Humanities Academics Part of International Ground-breaking Research Project
Four academics from the College of Humanities, Professors Federico Settler, Maheshvari Naidu and Simangaliso Kumalo, and Dr Beatrice Okyere-Manu are part of a large transdisciplinary ground-breaking research project conceptualised by the International Research Training Group (IRTG). They aim to establish a transdisciplinary and transcontinental research dialogue on religion as a site of social transformation.
The Project was awarded funding of approximately R82 million by the South African National Research Foundation (NRF) and the German Research Community (DFG) over five years, starting in January 2022. It is the culmination of a prolonged period of application development and effort by the College of Humanities team and collaborators in Germany and South Africa.
This Project is the second IRTG in the history of German-South African academic cooperation, and currently the only German IRTG in cooperation with an African country, as well as the first to focus on issues of religion.
For the next five years, the IRTG will present the opportunity for extended transdisciplinary research training of up to 54 doctoral candidates under the guidance of more than 20 interdisciplinary principal and associate researchers from a variety of academic disciplines through the cooperation of four academic institutions: three of which are South African, namely, Stellenbosch University, the University of the Western Cape, UKZN and Humboldt-Universität zu Berlin (FRG). This research will be implemented in four thematic fields: nationalism, migration, development and healing.
Overall coordination of the Project is managed by four chairpersons including Professors Torsten Meireis and Regina Römhild from Humboldt University, Professor Jeremy Punt from Stellenbosch University and UKZN’s Professor Federico Settler.

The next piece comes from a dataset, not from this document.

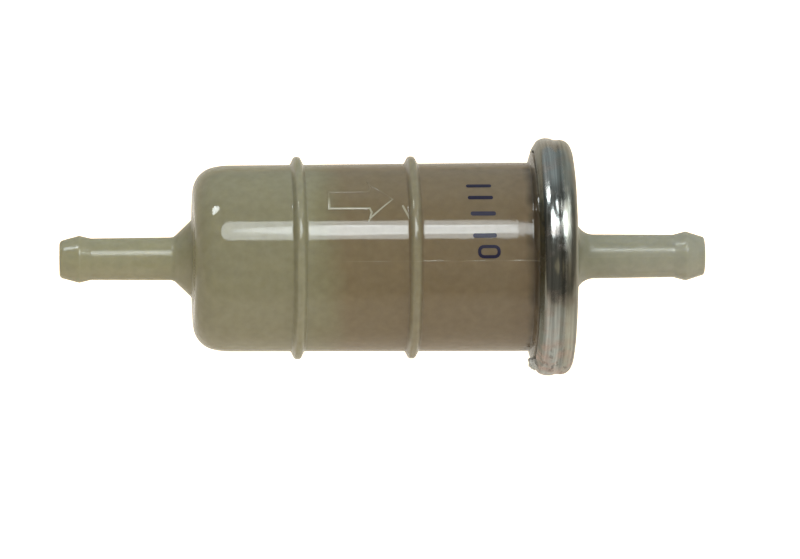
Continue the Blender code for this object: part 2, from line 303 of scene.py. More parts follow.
# and its radii
outlet_neck = NECK_RADIUS + 0.1 * MM
raised_radius = 18.3 * MM
skirt_outside, skirt_inside = 16.4 * MM, 15.2 * MM
socket_outside, socket_inside = 7.8 * MM, 6.2 * MM
cover_corners = [
    *nipple(OUTLET_END, -1, outlet_neck, 4.82 * MM, 3.65 * MM, 0.5 * MM),
    (boss_face, 4.35 * MM, 3.6 * MM),
    (boss_face, 8.8 * MM, 0.5 * MM),
    (raised_face, 9.6 * MM, 0.4 * MM),
    (raised_face, raised_radius, 0.3 * MM),
    (flange_back, raised_radius, 0.1 * MM),
    (flange_back, cover_high.z, 1.4 * MM),
    (flange_front, cover_high.z, 0.2 * MM),
    (flange_front, skirt_outside, 0.1 * MM),
    (skirt_start, skirt_outside, 0.2 * MM),
    (skirt_start, skirt_inside, 0.2 * MM),
    (inner_face, skirt_inside, 0.4 * MM),
    (inner_face, socket_outside, 0.4 * MM),
    (socket_mouth, socket_outside, 0.2 * MM),
    (socket_mouth, socket_inside, 0.4 * MM),
    (socket_floor, socket_inside, 0.2 * MM),
    (socket_floor, 3.0 * MM, 0.2 * MM),
    (socket_floor + 1.4 * MM, NIPPLE_BORE, 0.3 * MM),
]
cover = turned("nylon_cover", cover_corners)

# %% [markdown]
# ## The crimped ring
#
# The ring starts as a strip pressed into a channel, and a roller folds its lip over the cup's flange.
# The roller leaves two shallow bands with a step between them and fine lines round the ring, and the
# fold is never perfectly even. The bands are in the outline.

# %% Ring
SHEET = 0.6 * MM
RING_HOLE = 18.6 * MM
ring_outside = [
    (34.85 * MM, 20.9 * MM, 0.28 * MM),
    (35.95 * MM, 22.72 * MM, 1.2 * MM),
    (37.1 * MM, 23.2 * MM, 2.0 * MM),
    (38.35 * MM, 23.22 * MM, 2.0 * MM),
    (39.2 * MM, 22.9 * MM, 1.0 * MM),
    (40.25 * MM, 22.95 * MM, 1.5 * MM),
    (RING_BACK, 22.88 * MM, 2.1 * MM),
    (RING_BACK, RING_HOLE, 0.28 * MM),
]
ring_inside = [
    (RING_BACK - SHEET, RING_HOLE, 0.28 * MM),
    (RING_BACK - SHEET, 22.25 * MM, 1.65 * MM),
    (40.2 * MM, 22.4 * MM, 1.0 * MM),
    (38.8 * MM, 22.35 * MM, 1.0 * MM),
    (36.45 * MM, 22.5 * MM, 0.8 * MM),
    (35.5 * MM, 20.75 * MM, 0.2 * MM),
]
ring = turned("zinc_ring", ring_outside + ring_inside, steps=300)

# %% [markdown]
# The plain turned ring is too perfect, so its back band is pulled down a little with proportional
# editing, as a tired crimping tool does. A Displace modifier with soft clouds, a few hundredths of a
# millimetre deep, then wobbles the whole skin.


# %% Uneven fold
up_picture = Vector((0, sin(VIEW_ELEVATION), cos(VIEW_ELEVATION)))
BACK_BAND = 39.5 * MM  # flow at which the back band starts


def select_points(piece, test):
    """Selects, in edit mode, the points whose place passes the test."""
    deselect()
    bpy.context.view_layer.objects.active = piece
    piece.select_set(True)
    for edge in piece.data.edges:
        edge.select = False
    for face in piece.data.polygons:
        face.select = False
    for point in piece.data.vertices:
        point.select = test(point.co)
    bpy.ops.object.mode_set(mode="EDIT")
    bpy.ops.mesh.select_mode(type="VERT")


def ruffle(piece, size, strength, octaves):
    """Moves the skin in and out with clouds of that size."""
    clouds = bpy.data.textures.new(f"{piece.name}_clouds", "CLOUDS")
    clouds.noise_scale = size
    clouds.noise_depth = octaves
    uneven = piece.modifiers.new("uneven", "DISPLACE")
    uneven.texture = clouds
    uneven.texture_coords = "LOCAL"
    uneven.strength = strength
    bpy.ops.object.modifier_apply(modifier=uneven.name)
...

Settler explained that: ‘Starting in January 2022, the project will appoint a cohort of six doctoral researchers to join UKZN, with two further rounds of doctoral appointments due before 2025. Doctoral proposals will be accepted across four thematic areas: nationalism, development, migration and healing. To supervise these projects, the IRTG brings together 22 leading researchers from the four partner institutions to provide high-quality supervision and teaching at doctoral level. Every doctoral researcher will be supported through a series of seminars, supervision, and professional training and they will participate in a semester exchange to one of the partner institutions - all funded by the project grant.’
Dean and Head of the School of Religion, Philosophy and Classics Professor David Spurrett said, ‘This is a tremendous achievement, owing a great deal to the extraordinary work that went into preparing the application and steering it through the rounds of evaluation. I thank and heartily congratulate the College of Humanities team.’
Okyere-Manu commented that, ‘Since this is a collaborative effort between four universities, candidates will have the opportunity to be supervised and mentored by a transcontinental and transdisciplinary team of researchers. I am particularly excited about the co-supervision and research collaboration opportunity that IRTG makes possible with both local and international academics.’
Naidu, one of the four participating researchers from UKZN said that the application process was protracted and extremely comprehensive and gave full credit to the intellectual strength and diverse expertise of the interdisciplinary team. ‘The recent successful announcement of the application is cause for celebration as it is a huge grant that will fund a large cohort of South African and German PhDs,’ she said.
Her collaboration is in the research area of religion and healing with her roots in South Asian religions, Anthropology of Religion and Gender and Religion. ‘The sub-focus on healing in African, Buddhist and Hindu contexts is exciting, especially as it allows a probing of varying situated interpretations of illness and health and local healing practices. Research projects within this area will explore the entanglements between healing concepts and processes, migration of people, materials and knowledge, nation-building, “morality” and religion in the contemporary world, focusing on Germany/Europe and South Africa,’ explained Naidu.
Kumalo said: ‘I am excited by this news and very grateful to my colleagues for the collaborative work we have done to get this substantial funding. I see this as an opportunity to train a substantial number of doctoral candidates for the next five years. Most importantly, for some of us at UKZN to be part of a cohort of well-respected internal researchers’ places UKZN on the map of leading international research institutions. As a Public Theologian I am looking forward to contributing to the production of situated knowledge which will be used as a resource for social transformation.’